During the present protests, according to conservative estimates, the Iranian regime has arrested over 8,000 people, including hundreds of children, and killed more than 200 protesters. The rapid spread of the protests and their appeal to sections of society other than women shows how rapidly Iranian society is changing. A survey conducted by an external organization in 2020 showed that despite the official figure of 99.5% of people being Muslim in the census, in reality only 40% of people in Iran identified as Muslim.

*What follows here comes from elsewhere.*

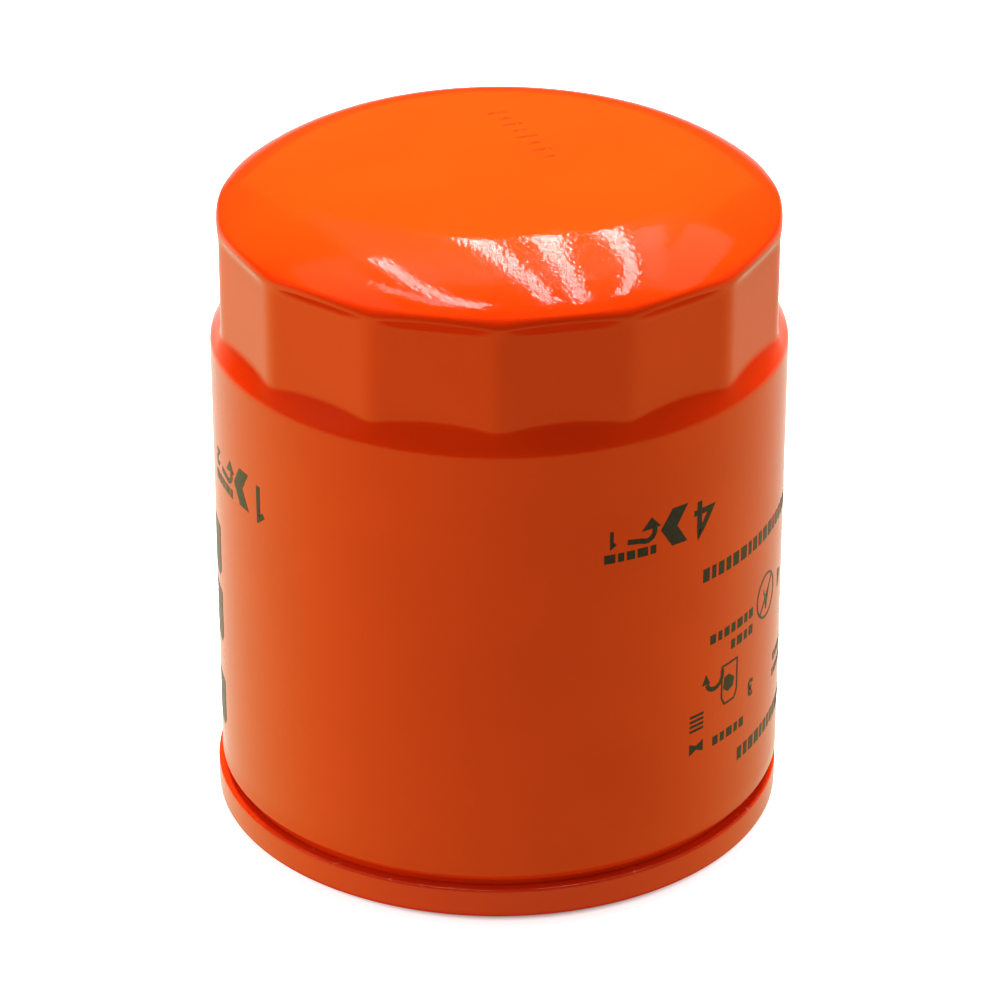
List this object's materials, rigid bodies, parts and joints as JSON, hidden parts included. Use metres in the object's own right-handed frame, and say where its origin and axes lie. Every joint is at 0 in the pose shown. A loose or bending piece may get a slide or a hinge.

Interestingly, in the same survey, over 60% of the people said they did not perform the obligatory Muslim daily prayers. Similar results were confirmed in a 2020 state-backed poll in which 60% reported not observing the fast during Ramadan (the majority due to being “sick”). Much of this change may have to do with population decline as well and with the rising number of young people (around 22%) within Iran’s nearly 80 million population. In 2020, Iran recorded its lowest population growth, below 1%, as awareness and education among women and youth increased.

Conclusion

The trajectory of protests in Iran as well as the unceasing vigour of the present revolution shows how the prospects of Islamic states, as well as the very future of Islam, will change in the light of the assertion of their rights by Muslim women all over the world. Where external factors have not been able to temper the fundamentalism of Islam, the internal challenge from Muslim women, complimented by rise in education, fall in birth rates and rise in material ambitions, may show the way forward. Even in India, where converted Muslims are more fundamentalist, in many ways, than their Gulf counterparts, women are becoming more aware at a local level.